Prepare for tests and applications

When applying for these degree programs, start by requesting transcripts and letters of recommendation early, as these can take time to gather. Devote significant effort to writing your personal statement or statement of purpose, which is pivotal in illustrating your interests and qualifications for graduate-level study. If the program requires GRE scores, consider enrolling in a test prep program well in advance to improve your performance.

Starting these processes early ensures a well-rounded application and avoids last-minute pressures, establishing a foundation for a solid submission to your top programs.

Select your program

Once acceptance letters arrive, you may have a big decision to make. You can simplify this decision by revisiting your initial research criteria, focusing on factors most important to you, such as faculty you’re excited to learn from, curriculum relevance, and support services. Evaluate how each program aligns with these priorities.

Additionally, reassess the total cost of attendance and compare it with financial aid offers to ensure the program is financially feasible.

Determine how you’ll pay for your degree

Paying for your degree may require some planning to avoid accruing substantial debt. Start by prioritizing funding options that do not require repayment, like scholarships and grants, often awarded based on merit or need. Additionally, many theology programs offer teaching or research assistantships that provide a stipend and sometimes tuition waivers. If you’re currently employed and this degree is relevant to your job, reach out to your employer and ask if they offer tuition reimbursement as a part of their employee benefits package.

Lastly, federal loans should be considered to bridge any remaining financial gaps. These should be your last resort, as every dollar taken out on a loan will eventually have to be repaid with interest.

Best 50 Accredited Master’s in Theology Programs

Best Master's in Theology Degree Programs_2024 badge

Yale University

Drew University

Baylor University

Xavier University of Louisiana

Williamson College

Xavier University

The Southern Baptist Theological Seminary

World Mission University

University of Northwestern, St. Paul

Westminster Seminary California

Criswell College

Westminster Theological Seminary

Western Theological Seminary

Western Seminary

Welch College

Wesley Theological Seminary

Asbury Theological Seminary

Discover More Options

How we rank schools

We reviewed many master’s in theology programs, including Master of Theological Studies (MTS) and Master of Arts (MA) degrees. Our list includes online, on-campus, and hybrid options in order to offer many choices to meet students’ diverse needs.

All of the programs listed are regionally accredited, and most have accreditation through a programmatic accrediting body as well. The Association of Theological Schools (ATS) and the Association for Biblical Higher Education (ABHE) are the two main accreditors for graduate schools with religious degrees.

We evaluated each program on the basis of flexibility, faculty, course strength, cost, and reputation. Then, we calculated the Intelligent Score for each program on a scale from 0 to 100. For a more extensive explanation, check out Our Ranking Methodology.

What Can You Expect From a Master’s in Theology Program?

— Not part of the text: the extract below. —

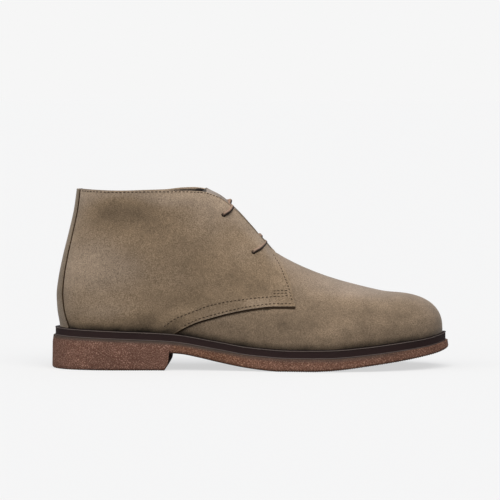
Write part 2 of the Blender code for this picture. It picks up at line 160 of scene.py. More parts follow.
def lastPoint(side, s, up):
    rib = ribAt(max(min(s, toeTip), heelStart))
    height, half = ribShape(rib, min(max(up, 0), 1))
    if s >= heelStart:
        y = mix(rib["footY"], rib["topY"], height) + side * half
        return Vector((min(s, toeTip), y, mix(rib["foot"], rib["top"], height)))
    angle = min((heelStart - s) / last["heelRun"], 1) * math.pi / 2
    reach = math.sin(angle) ** (2 / last["heelFullness"])
    foot = mix(heelStart, featherBack, reach)
    z = mix(seat(foot) + last["gap"], rib["top"] + last["heelRise"] * reach ** 2, height)
    closed = max(math.cos(angle), 0) ** (2 / last["heelFullness"])
    return Vector((mix(heelStart, heelBack(z), reach), side * half * closed, z))


def sideNormal(side, s, up):
    along = lastPoint(side, s + 0.2, up) - lastPoint(side, s - 0.2, up)
    rise = lastPoint(side, s, min(up + 0.004, 1)) - lastPoint(side, s, max(up - 0.004, 0))
    return (along.cross(rise) * -side).normalized()


def lastNormal(side, s, up):
    # where the two sides meet, at the toe and the heel, they share one normal
    if heelEnd < s < toeTip:
        return sideNormal(side, s, up)
    return (sideNormal(lateral, s, up) + sideNormal(medial, s, up)).normalized()


def upAt(side, s, z):
    # how far up the rib at station s the height z is
    low, high = 0, 1
    for _ in range(26):
        middle = (low + high) / 2
        if lastPoint(side, s, middle).z < z:
            low = middle
        else:
            high = middle
    return (low + high) / 2


def lifted(side, s, up, lift):
    return lastPoint(side, s, up) + lastNormal(side, s, up) * lift


toeFrom = 80      # in front of it the stations close up towards the toe's tip


def toeStations(count):
    return [mix(toeFrom, toeTip, math.cos(i / count * math.pi / 2)) for i in range(count)]


def spread(start, end, count):
    return [mix(start, end, i / count) for i in range(count)]


# Blender work that every piece shares
def onlySelect(piece):
    bpy.ops.object.select_all(action="DESELECT")
    piece.select_set(True)
    bpy.context.view_layer.objects.active = piece


def editing(piece, kind, action, *steps):
    # runs steps in edit mode, with everything or nothing selected before them
    onlySelect(piece)
    bpy.ops.object.mode_set(mode="EDIT")
    bpy.ops.mesh.select_mode(type=kind)
    bpy.ops.mesh.select_all(action=action)
    for step in steps:
        step()
    bpy.ops.object.mode_set(mode="OBJECT")


def layOut(name, columns, rows, place):
    # a grid whose corner (i, j) is moved to place(i, j), in millimetres
    bpy.ops.mesh.primitive_grid_add(x_subdivisions=columns, y_subdivisions=rows, size=1)
    piece = bpy.context.object
    piece.name = piece.data.name = name
    for vert in piece.data.vertices:
        i, j = round((vert.co.x + 0.5) * columns), round((vert.co.y + 0.5) * rows)
        vert.co = place(i, j) * mm
    return piece


def closeSeams(piece, distance=0.004):
    editing(piece, "VERT", "SELECT", lambda: bpy.ops.mesh.remove_doubles(threshold=distance * mm),
            bpy.ops.mesh.normals_make_consistent)


def turnOut(piece, away):
    # flips a sheet unless most of its faces look this way
    if sum(face.normal.dot(away) * face.area for face in piece.data.polygons) < 0:
        editing(piece, "FACE", "SELECT", bpy.ops.mesh.flip_normals)


def applied(piece, kind, **settings):
    modifier = piece.modifiers.new(kind.lower(), kind)
    for name, value in settings.items():
        setattr(modifier, name, value)
    onlySelect(piece)
    bpy.ops.object.modifier_apply(modifier=modifier.name)


def paint(piece, layer, value):
    # a number for every corner, from its place in millimetres
    values = [value(vert.co / mm) for vert in piece.data.vertices]
    piece.data.attributes.new(layer, "FLOAT", "POINT").data.foreach_set("value", values)


def dress(piece, slot, *finishes, angle=60):
    onlySelect(piece)
    bpy.ops.object.shade_smooth_by_angle(angle=math.radians(angle))
    for look in finishes:
        piece.data.materials.append(look)
    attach(piece, "root")


# Finishes
def node(tree, kind, sockets=None, **settings):
    made = tree.nodes.new("ShaderNode" + kind)
    for name, value in settings.items():
        setattr(made, name, value)
    for key, value in (sockets or {}).items():
        if isinstance(value, bpy.types.NodeSocket):
            tree.links.new(value, made.inputs[key])
        else:
            made.inputs[key].default_value = value
    return made


def newGroup(name, **inputs):
    # every group gives a colour, a roughness and a height
    group = bpy.data.node_groups.new(name, "ShaderNodeTree")
    for label, value in inputs.items():
        kind = "NodeSocketColor" if isinstance(value, tuple) else "NodeSocketFloat"
        group.interface.new_socket(label, in_out="INPUT", socket_type=kind).default_value = value
    for label, kind in (("Color", "Color"), ("Roughness", "Float"), ("Height", "Float")):
        group.interface.new_socket(label, in_out="OUTPUT", socket_type="NodeSocket" + kind)
    return group, group.nodes.new("NodeGroupInput").outputs


def give(group, **values):
    out = group.nodes.new("NodeGroupOutput").inputs
    for label, value in values.items():
        group.links.new(value, out[label])
    return group


def placeOf(tree):
    return node(tree, "TexCoord").outputs["Object"]


def cloth(tree, scale, detail=3, stretch=(1, 1, 1), distortion=0, offset=0):
    # noise on the piece's own place; the scale is per metre
    where = node(tree, "Mapping", {"Vector": placeOf(tree), "Scale": stretch, "Location": (offset,) * 3})
    return node(tree, "TexNoise", {"Vector": where.outputs[0], "Scale": scale, "Detail": detail,
                                   "Roughness": 0.55, "Distortion": distortion}).outputs["Fac"]


def calc(tree, operation, *values):
    return node(tree, "Math", dict(enumerate(values)), operation=operation).outputs[0]


def blendColour(tree, share, a, b):
    return node(tree, "Mix", {0: share, 6: a, 7: b}, data_type="RGBA").outputs[2]


def between(tree, value, low, high, first=0, second=1):
    sockets = {0: value, 1: low, 2: high, 3: first, 4: second}
    return node(tree, "MapRange", sockets, interpolation_type="SMOOTHSTEP").outputs[0]


def tinted(tree, colour, tint, operation="MULTIPLY"):
    return node(tree, "VectorMath", {0: colour, 1: tint}, operation=operation).outputs[0]


def scaled(tree, colour, amount):
    return node(tree, "VectorMath", {"Vector": colour, "Scale": amount}, operation="SCALE").outputs[0]


nap = dict(clouds=24, blotches=80, brushed=480, fibres=1250, pale=(0.96, 1.02, 1.16))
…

A master’s in theology lends an immersive learning experience for students called to this vocation. Students explore religious beliefs, practices, and their impacts on society. Although curriculum content can vary, many encourage learners to examine different theological perspectives, building critical thinking, interpretation, and ethical reasoning skills. Lessons typically cover sacred texts, historical and contemporary religious movements, and the role of religion in shaping cultures and philosophies.

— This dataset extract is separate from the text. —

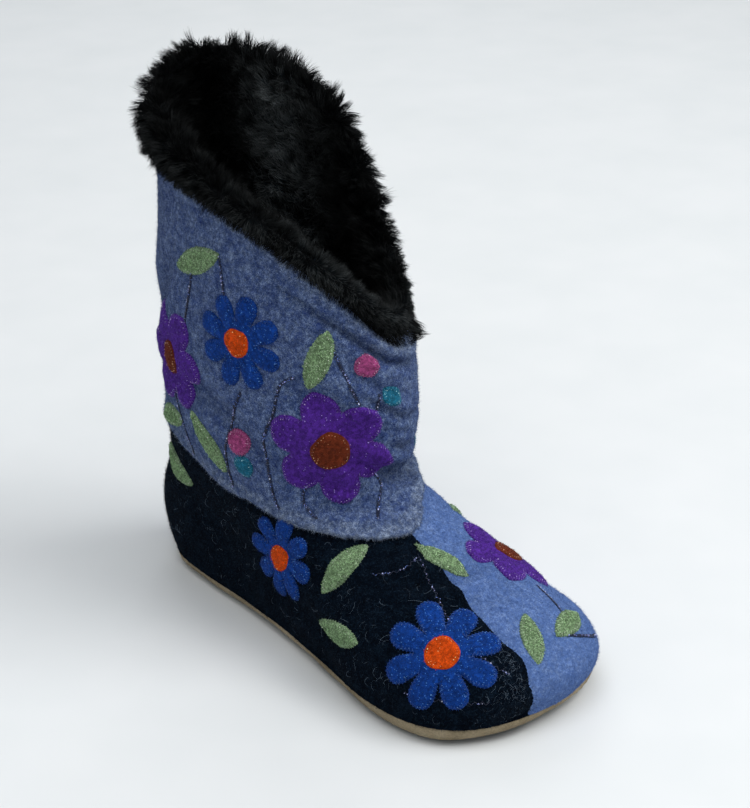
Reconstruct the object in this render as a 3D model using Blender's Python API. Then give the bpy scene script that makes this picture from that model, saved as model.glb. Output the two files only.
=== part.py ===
"""A felt boot slipper for the left foot, lined and cuffed with deep fur.

Metres in the scene, +Z up, toe towards -Y, inner side of the foot towards -X. The origin lies on the floor
under the middle of the whole boot. Every size below is in millimetres, from the middle of the sole, and
becomes metres where a mesh is made.
"""

import math
from collections import namedtuple

import bmesh
import bpy
import numpy as np
from mathutils import Vector
from mathutils.bvhtree import BVHTree

MM = 0.001

# Driving sizes
SOLE_HALF_LENGTH = 128.0
FELT_WALL = 3.3
HEM_STEP = 2.2
LEATHER = 3.0
GAP = 0.3
SEAM_GAP = 0.45
FUR_GAP = 0.8
COLUMNS = 48
FINE_COLUMNS = 144

# The whole boot's middle, seen from above, in the sole's own measures.
MIDDLE = (-1.2, 5.3, 0.0)

# Half widths of the sole at four places along its half length: -1 is the heel's back and +1 the toe's front.
STATIONS = np.array((-0.70, -0.10, 0.42, 0.86))
SOLE_HALF_WIDTH = {"heel": 33.0, "waist": 42.0, "ball": 55.0, "toe": 43.0}
SOLE_BEND = {"heel": 3.5, "waist": 2.0, "ball": -1.0, "toe": 0.5}

# The upper's levels, from its seam with the sole to the collar. front is on the toe, vamp and shin, back on
# the heel and calf. sag lowers the sides, vee is the share of the level's slope that gathers in a V, and half
# is the shaft's half width.
Level = namedtuple("Level", ("front_y", "front_z", "back_y", "back_z", "sag", "vee", "half"))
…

Some programs may require a thesis, while others may not. Others may provide you with a thesis and a non-thesis option — allowing you to choose between the two. The thesis track is ideal for those considering further academic or doctoral studies, culminating in a significant research project. The non-thesis track may include additional coursework or a practical project better suited for students seeking ministry, counseling, or education careers without a research focus.

Completion timelines vary but generally range from two to three years, depending on part-time or full-time enrollment and the specific requirements of each track.

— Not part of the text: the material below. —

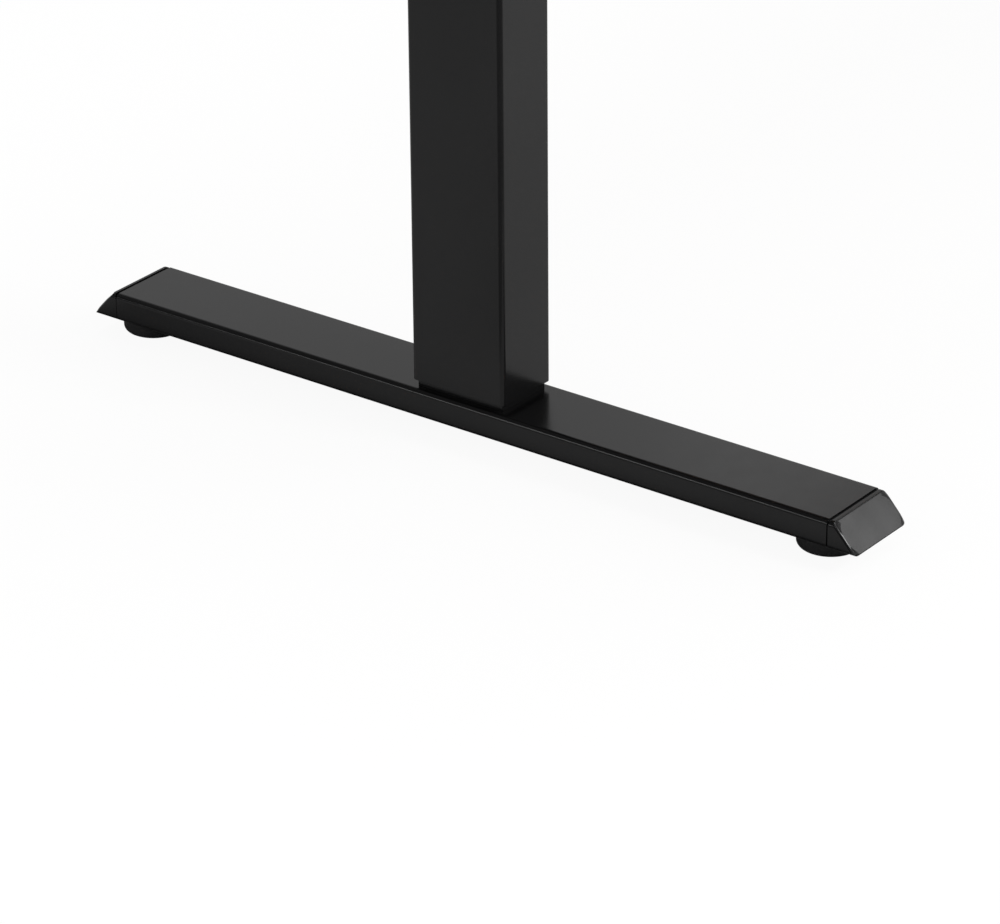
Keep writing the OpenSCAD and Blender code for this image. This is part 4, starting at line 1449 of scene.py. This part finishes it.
@dataclass(frozen=True)
class UpperFrame:
    """The moving columns with their heads, drives, rails and side arms.

    The weld bead's rows are how far it stands out from the tube and down from the tube's top,
    as shares of its size.
    """

    body: str = "upper_frame"
    tube_radius: float = 1.75 * MM
    weld: float = 2.2 * MM
    weld_overlap: float = 0.1 * MM
    weld_bead: tuple[Pair, ...] = ((0.0, 1.1), (0.3, 1.0), (0.9, 0.62), (1.0, 0.35),
                                   (0.95, 0.12), (0.8, 0.0))
    case_ribs: int = 7
    rib_width: float = 2.0 * MM
    rib_margin: float = 7.0 * MM
    rib_shortening: float = 12.0 * MM
    rib_out: float = 0.3 * MM
    cover_height: float = 10.0 * MM

    def build(self) -> None:
        """Makes and dresses the frame and its drives."""
        for side in Side:
            self.column(side)
            self.plain(f"{side.word}_side_arm", 0.7 * MM)
        self.plain("crossbeam_rails", 0.5 * MM)
        self.gear_cases()
        shape = Shape()
        for sign in (-1, 1):
            Motor().add(shape, Span.of("motors"), sign)
        detail("motors", shape.mesh(), MOTOR_PAINT, self.body)
        Screws("frame_bolts", Drive.HEX, self.body).build()
        dress_node("slide_sleeves", ACETAL)
        dress_node("spindle_bearings", ZINC_PLATE)

    def plain(self, node: str, width: float) -> None:
        """A coated node's own shape with rounded edges."""
        soften_node(node, width, BLACK_COAT, self.body)

    def column(self, side: Side) -> None:
        """An inner tube, its head and the weld between them.

        Args:
            side: The leg that it belongs to.
        """
        tube = f"{side.word}_inner_tube"
        self.plain(tube, 0.3 * MM)
        self.plain(f"{side.word}_column_head", 0.6 * MM)
        span = Span.of(tube)
        section = Section.over(span, Axis.Z, self.tube_radius, 8)
        top, bottom = span.hi.z, span.hi.z - self.weld_bead[0][1] * self.weld
        rings = [section.inset(self.weld_overlap - out * self.weld)
                 .ring(Axis.Z, top - down * self.weld) for out, down in self.weld_bead]
        rings += [section.inset(self.weld).ring(Axis.Z, place) for place in (top, bottom)]
        shape = Shape()
        shape.loft(rings, joined=True)
        place_piece(f"{side.word}_head_weld", shape.mesh(), BLACK_COAT, self.body)

    def gear_cases(self) -> None:
        """The gear cases with ribs on their sides and a parting line under their covers."""
        meshes = [softened("gear_cases", 0.9 * MM)]
        for points in solids("gear_cases"):
            span = Span.around(points)
            if span.size.z < self.cover_height:
                continue
            step = (span.size.x - 2 * self.rib_margin) / (self.case_ribs - 1)
            size = (self.rib_width, self.rib_width, span.size.z - self.rib_shortening)
            for y in (span.lo.y - self.rib_out, span.hi.y + self.rib_out):
                first = Vector((span.lo.x + self.rib_margin, y, span.centre.z))
                row = RibRow(f"case_ribs_{len(meshes)}", size, first,
                             Vector((step, 0.0, 0.0)), self.case_ribs)
                meshes.append(row.mesh(GEAR_CASE_PLASTIC))
        detail("gear_cases", joined(meshes), GEAR_CASE_PLASTIC, self.body)


# ---------------------------------------------------------------- desktop


@dataclass(frozen=True)
class Desktop:
    """The laminated top with its edge band, grommets, rubber pads and screws."""

    body: str = "upper_frame"
    band: float = 2.0 * MM
    corner: float = 12.0 * MM
    edge: float = 0.9 * MM

    def build(self) -> None:
        """Makes and dresses the desktop."""
        soften_node("desktop", 0.15 * MM, TOP_LAMINATE, self.body, 2)
        span = Span.of("edge_band")
        shape = Shape()
        shape.tube(Section.over(span, Axis.Z, self.corner, 16), self.band, Axis.Z,
                   span.lo.z, span.hi.z, rim_profile(self.edge, 5))
        detail("edge_band", shape.mesh(), BAND_LAMINATE, self.body)
        soften_node("grommet_sleeves", 0.8 * MM, GROMMET_PLASTIC, self.body)
        soften_node("grommet_caps", 0.7 * MM, GROMMET_PLASTIC, self.body)
        soften_node("rubber_pads", 0.5 * MM, BLACK_RUBBER, self.body)
        Screws("desktop_screws", Drive.CROSS, self.body, key_share=0.7).build()


# ---------------------------------------------------------------- controls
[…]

Potential courses you’ll take in a master’s in theology program

  • Systematic Theology: Considered a core component in many curriculums, this foundational course explores the systematic formulation of religious doctrines and beliefs. Students will engage with major theological themes such as the nature of God, Christology, and eschatology, learning to articulate and analyze several different doctrinal positions within a coherent theological framework.
  • Biblical Hermeneutics: With a distinct emphasis on the principles and methods of biblical interpretation, this course allows students to analyze and interpret biblical texts critically. Students develop a nuanced approach to understanding and teaching scripture by examining historical contexts, literary genres, and contemporary applications.
  • History of Christianity: This essential course provides a comprehensive overview of the historical development of Christianity from its beginnings to the present day. Students will study significant events, figures, and theological developments, gaining insight into the historical context that shaped modern Christian beliefs and practices.
  • Religion and Society: Occasionally deemed an elective, this course investigates the influence of religion on social structures and cultural practices. Participants will examine case studies involving the role of religion in public policy, ethics, and community dynamics, fostering an understanding of how religious beliefs shape and are shaped by societal changes.

Master’s in Theology Degree Frequently Asked Questions

How do I apply to a master's in theology degree program?

When applying for these degree programs, you’ll notice that specific requirements can vary significantly between institutions — with some schools requiring official transcripts, a statement of purpose, and letters of recommendation, and others needing a specific minimum GPA or GRE scores. For this reason, it’s crucial to consult an admissions counselor at each institution to understand their particular prerequisites and customize your application accordingly.

How much does a master's in theology degree cost?

The cost of a master’s in theology degree varies, with the average graduation tuition being $19,749 for the 2020-2021 academic year. However, expenses can fluctuate based on the school, program duration, and whether you attend part-time or full-time.

Beyond tuition, you’ll also want to budget for books, supplies, and potentially commuting or housing costs — as these aren’t often included in a school’s tuition price and can significantly add up over time.

How long does it take to earn a master's in theology degree?

Full-time students take two to three years to obtain this degree, while part-time students might take four to five years, depending on their course load. Completion timelines can vary significantly based on the total number of required credits, which differs from one program to another. It’s crucial to review each school’s program details thoroughly to understand the credit requirements and to plan your studies accordingly.